JEAN
BARTIK
THE LIFE

Born under the name Betty Jean Jennings she was the sixth child out of seven of William Smith Jennings and Lula May Spainhower. Bartik was raised in rural Missouri and she graduated at high school at only 16 years old. She attended Northwest Missouri State Teachers College where she received a math degree. In 1945, Bartik left for Philadelphia and began working on the ENIAC project, forming part of a crucial group of women programmers. With her group she designed many fundamental programs. After she also worked on BINAC and UNIVAC. She died in 2011 after some health issues.

AT WORK

In 1945 she joint the army because they were searching for human calculators even though she could easily became a math teacher. Her job was to calculate balistic trajectories. For this reason she was selected for the ENIAC progect. The Electronic Numeric Integrator and Computer (ENIAC) was developed precisely to calculate the ballistic trajectories that until then were processed by human computers (Human computers) such as Bartik by hand. Jean Bartik was asked to develop scenarios for the ENIAC which always had to be programmed by hand in the hardware.

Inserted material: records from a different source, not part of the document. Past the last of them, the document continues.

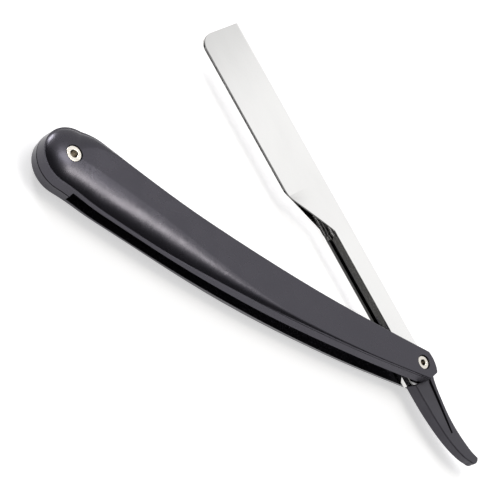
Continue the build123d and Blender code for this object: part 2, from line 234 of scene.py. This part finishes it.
def polished_steel(name, colour, rough_low, rough_high, angle, line_depth, edges=False):
    """Polished sheet with faint lines along the part and slow changes of gloss; with edges, the cut edges get more
    roughness and a painted dark reflection in their colour.
    """
    material, shader, graph = new_material(name)
    shader.inputs["Metallic"].default_value = 1.0
    lines = noise(graph, turned_place(graph, angle, (0.03, 1.0, 1.0)), 4200, 3, 0.6)
    clouds = noise(graph, turned_place(graph, angle, (0.4, 1.0, 1.0)), 90, 3)
    tone = graph.ramp(clouds, 0.3, 0.7, 0.965, 1.0)
    mixed = graph.math("ADD", graph.math("MULTIPLY", lines, 0.5), graph.math("MULTIPLY", clouds, 0.5))
    rough = graph.ramp(mixed, 0.35, 0.65, rough_low, rough_high)
    if edges:
        mask = rough_edge_and_painted_reflection(graph)
        # painted reflection: the cut edges' colour is darkened to show the dark shade they mirror
        tone = graph.math("MULTIPLY", tone, graph.ramp(mask, 0.0, 1.0, 1.0, EDGE_PAINTED_REFLECTION_TONE))
        rough = graph.math("MAXIMUM", rough, graph.ramp(mask, 0.0, 1.0, 0.0, EDGE_ROUGHNESS))
    colour_between(graph, shader, tone, (0, 0, 0), colour)
    graph.tree.links.new(rough, shader.inputs["Roughness"])
    bump(graph, shader, lines, line_depth)
    return material


def dress(material, *names):
    for name in names:
        mesh = NODES[name].data
        mesh.materials.clear()
        mesh.materials.append(material)


dress(plastic("scale_plastic", (0.0085, 0.0080, 0.0105), (0.0110, 0.0104, 0.0132), 0.24, 0.29, 0.84, 2600, 3e-6),
      "scale_top", "scale_bottom")
dress(plastic("tail_plastic", (0.030, 0.029, 0.034), (0.036, 0.035, 0.040), 0.42, 0.52, 0.60, 3200, 9e-6),
      "tail")
dress(plastic("washer_nylon", (0.55, 0.53, 0.48), (0.62, 0.60, 0.55), 0.40, 0.50, 0.5, 3000, 4e-6),
      "thrust_washer_top", "thrust_washer_bottom")
dress(polished_steel("holder_steel", (0.94, 0.935, 0.925), 0.05, 0.09, HEAD_ANGLE, 3e-7, edges=True),
      "blade_holder", "blade_stop")
dress(polished_steel("blade_steel", (0.86, 0.86, 0.85), 0.16, 0.24, HEAD_ANGLE + math.pi / 2, 6e-7),
      "blade")
dress(polished_steel("eyelet_nickel", (0.80, 0.76, 0.69), 0.20, 0.30, 0.0, 6e-7),
      "end_eyelet", "end_washer", "pivot_eyelet", "pivot_washer")

add_camera()
add_floor()
add_world()
for softbox in SOFTBOXES:
    add_softbox(*softbox)
bpy.context.scene.view_settings.view_transform = "Standard"
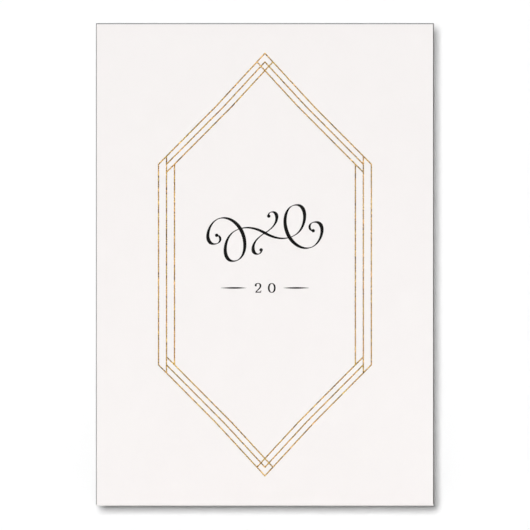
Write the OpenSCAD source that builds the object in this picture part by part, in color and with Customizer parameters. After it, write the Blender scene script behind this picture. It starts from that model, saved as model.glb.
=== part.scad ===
// Table number card: a pasted three-ply board with a gold line frame and black printing.
// The card stands on its bottom edge. +Z is up, -Y is the printed front, and X is the width.
// The origin is the middle of the bottom edge, halfway through the board. Units are millimetres.

/* [Board] */
// Width of the card
card_w = 88.9; // [70:0.1:110]
// Height of the card
card_h = 127; // [120:0.1:180]
// Thickness of the middle ply
core_t = 0.2; // [0.15:0.01:0.6]
// Thickness of the paper pasted to each side
facing_t = 0.13; // [0.08:0.01:0.3]

/* [Gold frame] */
// Thickness of the gold foil above the paper
foil_t = 0.04; // [0.02:0.01:0.08]
// Width of one gold line
line_w = 0.33; // [0.15:0.01:0.5]
// Sideways distance from one gold line to the next
line_gap = 2.1; // [1.6:0.1:3]
// Half the width of the outer line
frame_half_w = 28; // [24:0.5:32]
// Height of the side corners above the card's centre
corner_rise = 26.4; // [22:0.2:30]
// Half the width of the outer line at the bend in its slope
bend_half_w = 12.9; // [11:0.1:15]
// Height of that bend above the card's centre
bend_rise = 41.6; // [39:0.2:44]
// Height of the outer line's point above the card's centre
point_rise = 55.6; // [52:0.2:58]

/* [Flourish] */
// Thickness of the black ink above the paper
ink_t = 0.03; // [0.02:0.01:0.06]
// Height of the flourish's middle above the card's centre
flourish_rise = 8.3; // [7.6:0.1:12]
// Width of the flourish's heaviest strokes
flourish_heavy_w = 0.94; // [0.5:0.02:1]
// Width of its lightest strokes
flourish_light_w = 0.22; // [0.08:0.01:0.3]
// Angle of the pen's broad edge, in degrees
flourish_pen = 24; // [0:1:45]
// Radius of the ball that ends a curl
ball_r = 0.45; // [0.25:0.05:0.5]

/* [Number] */
// Height of the digits
digit_h = 2.5; // [2:0.1:4]
// Distance from the card's centre down to the foot of the digits
digit_drop = 7.4; // [6:0.1:12]
// Distance between the middles of the two digits
digit_pitch = 3.6; // [3:0.1:6]
// Width of a digit's heavy strokes
digit_heavy_w = 0.46; // [0.2:0.02:0.5]
// Width of a digit's light strokes
digit_light_w = 0.18; // [0.08:0.01:0.2]
// Distance from the card's middle to the inner end of a rule
rule_start = 4.9; // [4.5:0.1:8]
// Length of each rule beside the number
rule_len = 6.7; // [3:0.1:12]
// Thickness of a rule at its middle
rule_w = 0.42; // [0.2:0.02:0.6]

/* [Hidden] */

board_t = core_t + 2 * facing_t;
front_y = -board_t / 2;
centre_z = card_h / 2;

// Slopes of a frame line's two straight stretches, as rise over run.
corner_slope = (bend_rise - corner_rise) / (frame_half_w - bend_half_w);
point_slope = (point_rise - bend_rise) / bend_half_w;

// Straight steps along a flourish curve, a digit's curve and half a rule.
FLOURISH_STEPS = 26;
DIGIT_STEPS = 14;
RULE_STEPS = 8;
BALL_SIDES = 32;
// How quickly a pen stroke thickens as it turns away from the pen's angle.
PEN_CONTRAST = 1.6;

// The flourish's right half as Bezier curves, in the order that the pen draws them, with the
// pen's pressure at each curve's start and end. The left half is the same shape turned round.
FLOURISH = [
    [[0, 0], [2.9, -1.7], [6, -2], [8.4, -0.2], 1, 1],
    [[8.4, -0.2], [11, 1.75], [11.3, 7.4], [8.3, 7.4], 1, 1],
    [[8.3, 7.4], [5.3, 7.4], [4.3, 2.6], [6.4, -1], 1, 1],
    [[6.4, -1], [8.15, -4], [11.6, -5], [13.6, -2.8], 1, 1],
    [[13.6, -2.8], [15.5, -0.7], [15.6, 2.9], [13.3, 2.9], 1, 1],
    [[13.3, 2.9], [11.4, 2.9], [11.3, 0.7], [12.7, 0.6], 1, 0.3],
    [[0, 0], [1.5, 0.9], [3.3, 2.4], [3.1, 4.4], 0.6, 1],
    [[3.1, 4.4], [2.95, 5.9], [1, 5.9], [0.9, 4.6], 1, 0.4]
];
// Middles of the balls that end the flourish's curls.
FLOURISH_BALLS = [[12.7, 0.6], [1, 4.45]];

// A figure two as Bezier curves, in a box two units high that stands on its foot.
FIGURE_TWO = [
    [[-0.52, 1.42], [-0.52, 1.78], [-0.3, 1.95], [0, 1.95], 1, 1],
    [[0, 1.95], [0.36, 1.95], [0.5, 1.72], [0.5, 1.42], 1, 1],
    [[0.5, 1.42], [0.5, 0.95], [0, 0.72], [-0.48, 0.14], 1, 0.4]
];
// Its foot and the ball at its start.
FIGURE_TWO_FOOT = [[-0.62, 0], [0.58, 0], [0.7, 0.5], [0.61, 0.5], [0.46, 0.21], [-0.44, 0.21]];
FIGURE_TWO_BALL = [-0.44, 1.46];
FIGURE_TWO_BALL_R = 0.15;
// The right side of a nought, in the same box.
NOUGHT_SIDE = [[0, 1.95], [0.85, 1.95], [0.85, 0.05], [0, 0.05], 1, 1];

// ---- Pen strokes ----

// The point at t, from 0 to 1, on the cubic Bezier curve c.
function bezier(c, t) =
    pow(1 - t, 3) * c[0] + 3 * t * pow(1 - t, 2) * c[1]
    + 3 * t * t * (1 - t) * c[2] + pow(t, 3) * c[3];

// The direction of travel at t on the curve c.
function direction(c, t) =
    let (d = pow(1 - t, 2) * (c[1] - c[0]) + 2 * t * (1 - t) * (c[2] - c[1]) + t * t * (c[3] - c[2]))
    d / norm(d);

// Half a stroke's width at t: heavy across the pen's angle and light along it.
function half_width(c, t, heavy, light, pen) =
    let (
        d = direction(c, t),
        across = abs(d[1] * cos(pen) - d[0] * sin(pen)),
        pressure = c[4] + (c[5] - c[4]) * t
    )
    (light + (heavy - light) * pow(across, PEN_CONTRAST) * pressure) / 2;

// The point at t on one side of a stroke; side is 1 for its left and -1 for its right.
function edge_point(c, t, heavy, light, pen, side) =
    let (d = direction(c, t))
    bezier(c, t) + side * half_width(c, t, heavy, light, pen) * [-d[1], d[0]];

// The outline of one curve of a pen stroke. It starts with a narrow tongue, which lies inside
// the curve before it and so joins the two.
function stroke_outline(c, heavy, light, pen, steps) =
    let (
        left = [for (i = [0:steps]) edge_point(c, i / steps, heavy, light, pen, 1)],
        right = [for (i = [steps:-1:0]) edge_point(c, i / steps, heavy, light, pen, -1)],
        back = c[0] - light / 2 * direction(c, 0)
    )
    concat(left, right, [back + (right[steps] - c[0]) / 2, back + (left[0] - c[0]) / 2]);

module pen_stroke(c, heavy, light, pen, steps) {
    linear_extrude(ink_t)
        polygon(stroke_outline(c, heavy, light, pen, steps));
}

// The ball that ends a stroke.
module ball(middle, r) {
    translate(middle)
        cylinder(h = ink_t, r = r, $fn = BALL_SIDES);
}

// ---- Shared modules ----

// Lays a thin shape, drawn upward from the card's centre, on the front paper.
module on_front() {
    translate([0, front_y, centre_z])
        rotate([90, 0, 0])
            children();
}

// A full-size sheet of the board, with its front at y.
module sheet(y, t) {
    translate([-card_w / 2, y, 0])
        cube([card_w, t, card_h]);
}

// A shape and its mirror image on the other side of the card's middle.
module both_sides() {
    children();
    mirror([1, 0, 0])
        children();
}

// A shape in the upper right, repeated in all four quarters.
module four_quarters() {
    both_sides()
        children();
    mirror([0, 1, 0])
        both_sides()
            children();
}

// ---- Board ----

module card_core() {
    color("linen")
        sheet(front_y + facing_t, core_t);
}

module front_paper() {
    color("whitesmoke")
        sheet(front_y, facing_t);
}

module back_paper() {
    color("snow")
        sheet(front_y + facing_t + core_t, facing_t);
}

// ---- Gold frame ----
// inset is how far a line lies inside the outer one, measured sideways.

// Height of a line's slope at x, on the stretch from the bend to the corner.
function corner_stretch(x, inset) = bend_rise - (x - (bend_half_w - inset)) * corner_slope;

// Height of a line's slope at x, on the stretch from the bend to the point.
function point_stretch(x, inset) = bend_rise - (x - (bend_half_w - inset)) * point_slope;

// The upper right of a line's outline: its point, bend and corner, moved outward by d.
function outline_quarter(inset, d) =
    let (
        point_norm = norm([1, point_slope]),
        corner_norm = norm([1, corner_slope]),
        bend_x = bend_half_w - inset + d * (point_slope + corner_slope) / (point_norm + corner_norm),
        corner_x = frame_half_w - inset + d
    )
    [
        [0, point_stretch(0, inset) + d * point_norm],
        [bend_x, point_stretch(bend_x, inset) + d * point_norm],
        [corner_x, corner_stretch(corner_x, inset) + d * corner_norm]
    ];

// A line's whole outline, moved outward by d.
function outline(inset, d) =
    let (
        upper = outline_quarter(inset, d),
        right = concat(upper, [for (i = [2:-1:0]) [upper[i][0], -upper[i][1]]]),
        left = [for (i = [4:-1:1]) [-right[i][0], right[i][1]]]
    )
    concat(right, left);

// One closed line.
module closed_line(inset) {
    linear_extrude(foil_t)
        difference() {
            polygon(outline(inset, line_w / 2));
            polygon(outline(inset, -line_w / 2));
        }
}

// A slanted band from the point start to the point end, as wide as a line.
module band(start, end) {
    rise = (end[1] - start[1]) / (end[0] - start[0]);
    half = [0, line_w / 2 * norm([1, rise])];
    linear_extrude(foil_t)
        polygon([start - half, end - half, end + half, start + half]);
}

// Keeps what lies inside the outer line.
module inside_outer_line() {
    intersection() {
        children();
        linear_extrude(foil_t)
            polygon(outline(0, -line_w / 2));
    }
}

module outer_shape() {
    closed_line(0);
}

// The uprights run on past their corners to the outer line.
module middle_shape() {
    upright_x = frame_half_w - line_gap;
    inside_outer_line() {
        union() {
            closed_line(line_gap);
            four_quarters()
                translate([upright_x - line_w / 2, corner_rise - line_gap, 0])
                    cube([line_w, 3 * line_gap, foil_t]);
        }
    }
}

// The slopes run on past their uprights to the middle line, and past their points to the outer
// line, so the two slopes of each end cross.
module inner_shape() {
    inset = 2 * line_gap;
    corner_x = frame_half_w - inset;
    middle_x = frame_half_w - line_gap;
    past_x = -1.5 * line_gap;
    difference() {
        union() {
            closed_line(inset);
            four_quarters()
                band([corner_x, corner_stretch(corner_x, inset)], [middle_x, corner_stretch(middle_x, inset)]);
            inside_outer_line()
                four_quarters()
                    band([past_x, point_stretch(past_x, inset)], [line_w, point_stretch(line_w, inset)]);
        }
        middle_shape();
    }
}

module foil_outer_frame() {
    color("goldenrod")
        on_front()
            outer_shape();
}

module foil_middle_frame() {
    color("darkgoldenrod")
        on_front()
            middle_shape();
}

module foil_inner_frame() {
    color("goldenrod")
        on_front()
            inner_shape();
}

// ---- Flourish ----

// The right half of the flourish, about its own middle.
module half_flourish() {
    for (c = FLOURISH)
        pen_stroke(c, flourish_heavy_w, flourish_light_w, flourish_pen, FLOURISH_STEPS);
    for (middle = FLOURISH_BALLS)
        ball(middle, ball_r);
}

module pen_flourish() {
    color("black")
        on_front()
            translate([0, flourish_rise, 0]) {
                half_flourish();
                rotate(180)
                    half_flourish();
            }
}

// ---- Number ----

// One curve of a digit, drawn at the digit's real size.
module digit_stroke(c) {
    k = digit_h / 2;
    sized = [k * c[0], k * c[1], k * c[2], k * c[3], c[4], c[5]];
    pen_stroke(sized, digit_heavy_w, digit_light_w, 0, DIGIT_STEPS);
}

module figure_two() {
    k = digit_h / 2;
    for (c = FIGURE_TWO)
        digit_stroke(c);
    linear_extrude(ink_t)
        polygon(k * FIGURE_TWO_FOOT);
    ball(k * FIGURE_TWO_BALL, k * FIGURE_TWO_BALL_R);
}

module nought() {
    both_sides()
        digit_stroke(NOUGHT_SIDE);
}

module table_numeral() {
    color("black")
        on_front() {
            translate([-digit_pitch / 2, -digit_drop, 0])
                figure_two();
            translate([digit_pitch / 2, -digit_drop, 0])
                nought();
        }
}

// A rule that is thickest in the middle and comes to a fine end on each side.
module swelled_rule() {
    steps = 2 * RULE_STEPS;
    end_w = rule_w / 8;
    upper = [for (i = [0:steps])
        [rule_len * i / steps, (end_w + (rule_w - end_w) * sin(180 * i / steps)) / 2]];
    lower = [for (i = [steps:-1:0]) [upper[i][0], -upper[i][1]]];
    linear_extrude(ink_t)
        polygon(concat(upper, lower));
}

module numeral_rules() {
    color("black")
        on_front()
            translate([0, digit_h / 2 - digit_drop, 0])
                both_sides()
                    translate([rule_start, 0, 0])
                        swelled_rule();
}

card_core();
front_paper();
back_paper();
foil_outer_frame();
foil_middle_frame();
foil_inner_frame();
pen_flourish();
table_numeral();
numeral_rules();
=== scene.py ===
"""Table number card: paper board with gold glitter lines and black printing, before a white wall.

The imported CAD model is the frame. The three plies and the gold lines are rebuilt here as finer meshes
in the same places, and the black printing keeps its CAD solids. Lengths are in metres, and MM turns
millimetres into them.
"""

import math
import bmesh
import bpy
import numpy as np
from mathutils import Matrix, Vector, noise


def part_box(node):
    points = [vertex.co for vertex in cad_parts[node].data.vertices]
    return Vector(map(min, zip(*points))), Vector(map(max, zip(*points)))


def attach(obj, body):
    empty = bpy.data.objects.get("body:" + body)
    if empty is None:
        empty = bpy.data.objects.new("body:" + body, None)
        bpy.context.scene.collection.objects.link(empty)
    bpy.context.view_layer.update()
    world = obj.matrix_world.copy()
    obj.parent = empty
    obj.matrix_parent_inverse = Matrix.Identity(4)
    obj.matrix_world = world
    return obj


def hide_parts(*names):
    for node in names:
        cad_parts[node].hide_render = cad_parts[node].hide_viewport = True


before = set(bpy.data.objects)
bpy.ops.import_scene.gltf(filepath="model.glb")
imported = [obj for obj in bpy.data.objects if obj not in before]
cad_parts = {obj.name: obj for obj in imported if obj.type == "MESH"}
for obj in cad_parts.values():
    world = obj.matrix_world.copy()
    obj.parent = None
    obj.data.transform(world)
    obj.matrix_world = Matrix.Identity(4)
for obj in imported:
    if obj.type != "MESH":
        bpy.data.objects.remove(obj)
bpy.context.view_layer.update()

MM = 0.001
BODY = "root"

# ---- Card ----

CARD_LOW, CARD_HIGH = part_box("card_core")
CARD_CENTRE = (CARD_LOW + CARD_HIGH) / 2

# ---- Node helpers ----

# A noise value seldom leaves this range.
NOISE_LOW = 0.3
NOISE_HIGH = 0.7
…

With her there was other 6 woman. The six women who worked on the ENIAC project developed subroutines, nesting processes and other fundamental programming techniques and probably invented the discipline of programming today's digital computers

THE DIFFICULTY

Jean Bartik during hes career had to come across a lot of obstacles. First she was a woman in a world full of men. During that time this type of feature where considered less important. When she worked there they didn't tell her all the information about the machines that she and her collegues were working on. They had to figure it out themself. At first they didn't even give them the proper space to work so they had to use unused room and all the place they could find.